With Ford watching much of the first half, Marquette led 39-27 at the break before UNC staged the sort of unlikely rally that had marked its play dating to mid-February.

"We'd won a lot of games in a row [15], and most of them had been close. We'd been behind in several of them," Buckley said.

With Buckley's defensive help on Marquette big men Bo Ellis, Jerome Whitehead and Bernard Toone, the Heels scored 18 points in the first six minutes of the second half and took a small lead.

Smith then went to the four corners offensive delay game that had saved his team in three of the previous four NCAA games.

This time, the tactic didn't work. Ford struggled to keep pace, and for the first time in weeks, fellow guard John Kuester had trouble picking up the slack.

With 1:50 left, the Warriors took a 53-51 lead and McGuire went to his delay game.

A poor free-throwing shooting team for much of that season, the Warriors collectively converted 23 of 25 free throws.

"It was a terrible feeling," Buckley said. "We'd gone through so much, but we just couldn't win the one we wanted most."

Smith took a beating in the national media. Columns and cartoons ridiculed his four corners ploy.

McGuire, in the postgame interviews, added to the stir by saying "they fell apart in the second half. We hung in there.

"We put in a four corners just yesterday [Sunday, March 27] in the hour allotted us for practice. We figured to run it and look for the good shot, keeping the big men underneath. It was a chess game."

Yet '77 probably was Smith's best coaching job overall.

To reach the Final Four, the hobbled Heels had overcome Purdue (69-66), Notre Dame (on St. Patrick's Day and Buckley's 22nd birthday, 79-77) and Kentucky (79-72) before facing UNLV with a lineup that included five future NBA players.

While Smith was getting flamed in the minutes immediately after the game, Buckley said the coach was calm in the locker room.

"Coach was the same as usual," Buckley said. "He thanked the seniors for everything during the season and our careers. He said we gave it our best, and that was pretty much it. I don't remember him being out of sorts or anything like that. He wasn't mad at all."

Smith, in his remarks, saluted McGuire's big zone defense and pointed out the Heels were beaten at their own game.

"They hit all of their free throws down the stretch. Of course, that is what we did to get here," Smith said.
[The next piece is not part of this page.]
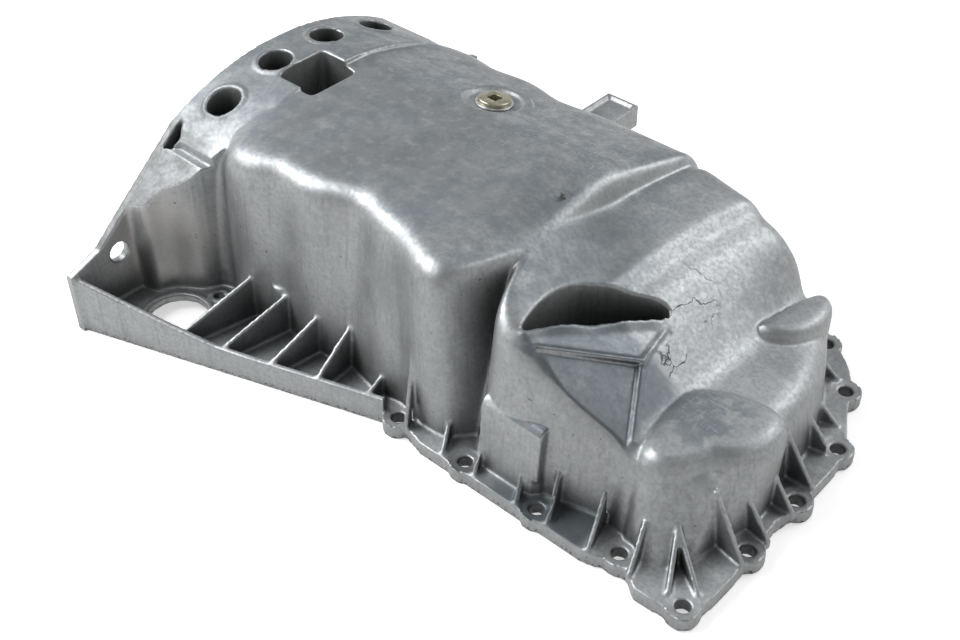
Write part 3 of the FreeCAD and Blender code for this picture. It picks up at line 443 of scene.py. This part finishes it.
# Hair cracks in the cast skin of the nose, and two chips by the step.
wander = nodes.new("ShaderNodeTexVoronoi")
wander.feature = "DISTANCE_TO_EDGE"
wander.inputs["Scale"].default_value = 34
bent = nodes.new("ShaderNodeVectorMath")
bent.operation = "ADD"
ripple = nodes.new("ShaderNodeTexNoise")
ripple.inputs["Scale"].default_value = 90
ripple.inputs["Detail"].default_value = 5
links.new(place.outputs["Object"], ripple.inputs["Vector"])
shift = nodes.new("ShaderNodeVectorMath")
shift.operation = "SCALE"
shift.inputs["Scale"].default_value = 0.014
links.new(ripple.outputs["Color"], shift.inputs[0])
links.new(place.outputs["Object"], bent.inputs[0])
links.new(shift.outputs["Vector"], bent.inputs[1])
links.new(bent.outputs["Vector"], wander.inputs["Vector"])
crack = band(wander.outputs["Distance"], 0.012, 0.004)
off_facets = sums("SUBTRACT", 1.0, facets)
crack = both(crack, near_any(crack_places), off_facets, band(facing.outputs["Z"], 0.4, 0.6))
chip = band(grains(230, 3, 0.6), 0.50, 0.56)
chip = both(chip, near_any(chip_places))
harm = sums("MAXIMUM", crack, chip)
tone = over(both(harm, 0.85), tone, crack_black)
links.new(tone, shader.inputs["Base Color"])

gloss = band(cloud, 0.25, 0.75, 0.42, 0.52)
gloss = sums("ADD", gloss, both(stain, 0.08))
gloss = sums("ADD", gloss, band(speck, 0.3, 0.7, -0.03, 0.05))
links.new(gloss, shader.inputs["Roughness"])

relief = sums("ADD", both(speck, 0.35), both(grains(60, 3, 0.5), 1.2))
relief = sums("ADD", relief, both(sideways, streak, 0.5))
relief = sums("SUBTRACT", relief, both(pit, 0.8))
relief = sums("SUBTRACT", relief, both(harm, 1.2))
peel = nodes.new("ShaderNodeBump")
peel.inputs["Strength"].default_value = 0.35
peel.inputs["Distance"].default_value = 0.0005
links.new(relief, peel.inputs["Height"])
links.new(peel.outputs[0], shader.inputs["Normal"])
casting.data.materials.clear()
casting.data.materials.append(raw)
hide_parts("oil_pan")
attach(casting, "root")

# The sealing washer: a soft aluminium ring, blanked from sheet and squeezed
# between the plug's head and the machined seat, so its edge has rolled over.
bpy.ops.object.select_all(action="DESELECT")
solid = frame["nodes"]["drain_washer"]
solid.select_set(True)
bpy.context.view_layer.objects.active = solid
bpy.ops.object.duplicate()
washer = bpy.context.active_object
washer.name = "washer"
washer.parent = None
del washer["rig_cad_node"]
bpy.ops.object.mode_set(mode="EDIT")
bpy.ops.mesh.select_all(action="SELECT")
bpy.ops.mesh.remove_doubles(threshold=weld)
bpy.ops.mesh.dissolve_limited(angle_limit=math.radians(0.5))
bpy.ops.object.mode_set(mode="OBJECT")
rolled = washer.modifiers.new("rolled", "BEVEL")
rolled.width = 0.0004
rolled.segments = 3
rolled.limit_method = "ANGLE"
rolled.angle_limit = math.radians(50)
bpy.ops.object.modifier_apply(modifier="rolled")
bpy.ops.object.shade_smooth_by_angle(angle=math.radians(35))
ring = bpy.data.materials.new("squeezed_aluminium")
ring.use_nodes = True
nodes = ring.node_tree.nodes
links = ring.node_tree.links
shader = nodes["Principled BSDF"]
shader.inputs["Metallic"].default_value = 0.85
place = nodes.new("ShaderNodeTexCoord")
worn = grains(260, 5, 0.6)
dull_ring = (0.45, 0.45, 0.44, 1)
bright_ring = (0.72, 0.72, 0.70, 1)
links.new(over(band(worn, 0.3, 0.7), dull_ring, bright_ring), shader.inputs["Base Color"])
links.new(band(worn, 0.3, 0.7, 0.30, 0.5), shader.inputs["Roughness"])
lap = nodes.new("ShaderNodeBump")
lap.inputs["Strength"].default_value = 0.2
lap.inputs["Distance"].default_value = 0.0003
links.new(grains(900, 3, 0.5), lap.inputs["Height"])
links.new(lap.outputs[0], shader.inputs["Normal"])
washer.data.materials.clear()
washer.data.materials.append(ring)
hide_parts("drain_washer")
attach(washer, "root")

# The drain plug: turned steel with a flat round head and a broached square
# drive, plated in dull olive zinc, worn bright on the rim and in the drive.
bpy.ops.object.select_all(action="DESELECT")
solid = frame["nodes"]["drain_plug"]
solid.select_set(True)
bpy.context.view_layer.objects.active = solid
bpy.ops.object.duplicate()
plug = bpy.context.active_object
plug.name = "plug"
plug.parent = None
del plug["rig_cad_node"]
bpy.ops.object.mode_set(mode="EDIT")
bpy.ops.mesh.select_all(action="SELECT")
bpy.ops.mesh.remove_doubles(threshold=weld)
bpy.ops.mesh.dissolve_limited(angle_limit=math.radians(0.5))
bpy.ops.object.mode_set(mode="OBJECT")
turned = plug.modifiers.new("turned", "BEVEL")
turned.width = 0.0003
turned.segments = 3
turned.limit_method = "ANGLE"
turned.angle_limit = math.radians(30)
bpy.ops.object.modifier_apply(modifier="turned")
bpy.ops.object.shade_smooth_by_angle(angle=math.radians(35))
bpy.ops.geometry.color_attribute_add(
    name="edges", domain="POINT", data_type="FLOAT_COLOR", color=(0.5, 0.5, 0.5, 1)
)
bpy.ops.object.mode_set(mode="VERTEX_PAINT")
bpy.ops.paint.vertex_color_dirt(
    blur_strength=1.0, blur_iterations=0, clean_angle=math.radians(180), dirt_angle=0,
    dirt_only=False, normalize=True,
)
bpy.ops.object.mode_set(mode="OBJECT")
zinc = bpy.data.materials.new("olive_zinc")
zinc.use_nodes = True
nodes = zinc.node_tree.nodes
links = zinc.node_tree.links
shader = nodes["Principled BSDF"]
shader.inputs["Metallic"].default_value = 0.9
place = nodes.new("ShaderNodeTexCoord")
passivated = grains(190, 5, 0.6)
dark_olive = (0.30, 0.285, 0.215, 1)
pale_olive = (0.46, 0.44, 0.34, 1)
worn_zinc = (0.80, 0.79, 0.72, 1)
tint = over(band(passivated, 0.3, 0.7), dark_olive, pale_olive)
edges = nodes.new("ShaderNodeAttribute")
edges.attribute_name = "edges"
tint = over(both(band(edges.outputs["Fac"], 0.55, 0.75), 0.8), tint, worn_zinc)
links.new(tint, shader.inputs["Base Color"])
links.new(band(passivated, 0.3, 0.7, 0.24, 0.40), shader.inputs["Roughness"])
lathe = nodes.new("ShaderNodeBump")
lathe.inputs["Strength"].default_value = 0.15
lathe.inputs["Distance"].default_value = 0.0002
links.new(grains(1400, 2, 0.5), lathe.inputs["Height"])
links.new(lathe.outputs[0], shader.inputs["Normal"])
plug.data.materials.clear()
plug.data.materials.append(zinc)
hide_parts("drain_plug")
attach(plug, "root")

bpy.context.scene.view_settings.view_transform = "Standard"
With that, he left and picked up the recruiting chase for Georgia high school star Al Wood, who later would help Smith's 1981 team reach another championship game - only to lose to Indiana, Bob Knight and Isiah Thomas in Philadelphia.

It would be 1982 before Smith and the Tar Heels began to erase the memories of McGuire, Marquette and the night the four corners finally failed.